Objective> Print, exactly as they stand, the lines from the start of the listing to the line containing "# The origin", inclusive.

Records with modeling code
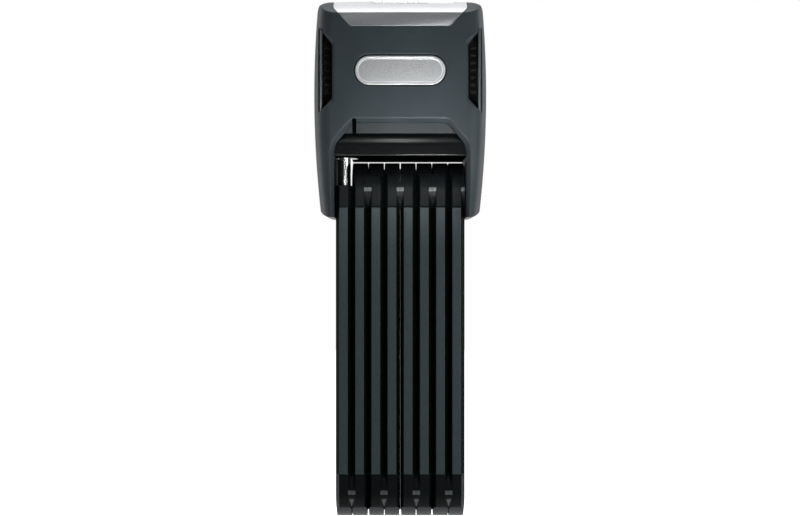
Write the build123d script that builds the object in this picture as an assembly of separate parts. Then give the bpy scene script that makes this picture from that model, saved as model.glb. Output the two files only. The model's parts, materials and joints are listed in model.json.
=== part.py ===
from build123d import *
import math
import os

# Folding bike lock with a siren: eight riveted links folded under a lock body.
# Millimetres. +X is to the right as seen from the front, +Y to the back, +Z up.
# The origin is on the body's flat back, level with its widest section.

# ---- folded links -----------------------------------------------------------
LINK_COUNT = 8
LINK_PITCH = 8.0          # spacing of the folded links along X
PIVOT_SPAN = 150.0        # rivet to rivet
LINK_WIDTH = 28.0
LINK_THICK = 7.86         # over the soft coat
FLAT_THICK = 4.4          # width of the narrow edge flat between the two bevels
TIP_JOINED = 3.9          # half width of the pad at a tip, towards the link it is riveted to
TIP_FREE = 3.67           # and towards the other neighbour
TIP_HEIGHT = 6.8
BEVEL_DEPTH = 3.2
CORE_WIDTH = 20.0
CORE_THICK = 5.0
COVER_REACH = 9.0         # how far an end cover reaches past its pivot
TOP_PIVOT_Z = -49.0
BOTTOM_PIVOT_Z = TOP_PIVOT_Z - PIVOT_SPAN
LINK_Y = -21.0            # centre plane of the links and of the body

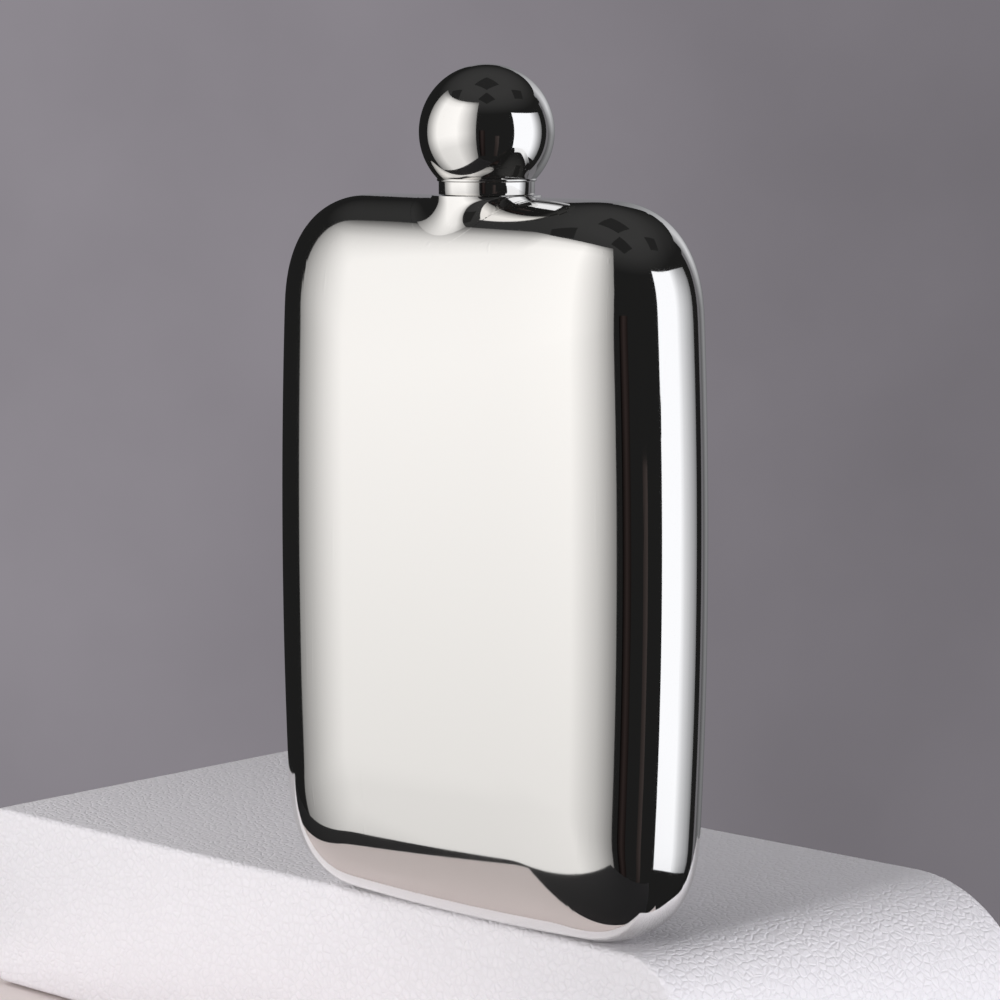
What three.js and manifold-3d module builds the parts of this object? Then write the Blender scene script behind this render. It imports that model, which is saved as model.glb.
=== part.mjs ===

Output>
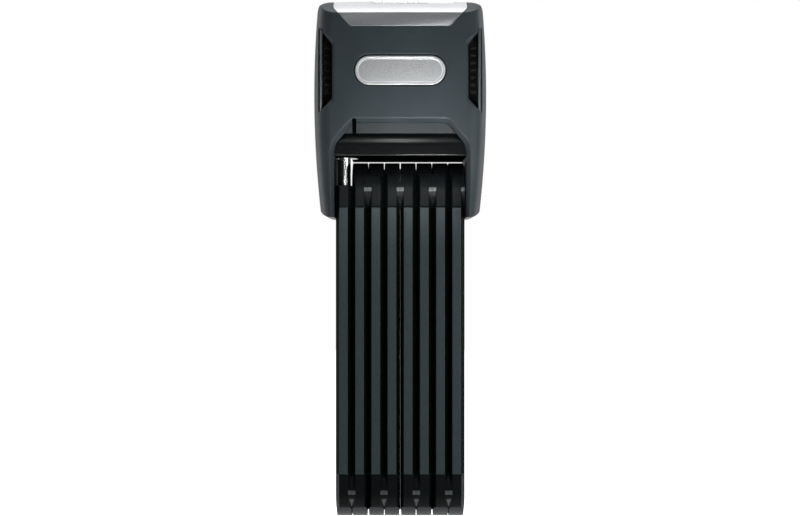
Write the build123d script that builds the object in this picture as an assembly of separate parts. Then give the bpy scene script that makes this picture from that model, saved as model.glb. Output the two files only. The model's parts, materials and joints are listed in model.json.
=== part.py ===
from build123d import *
import math
import os

# Folding bike lock with a siren: eight riveted links folded under a lock body.
# Millimetres. +X is to the right as seen from the front, +Y to the back, +Z up.
# The origin is on the body's flat back, level with its widest section.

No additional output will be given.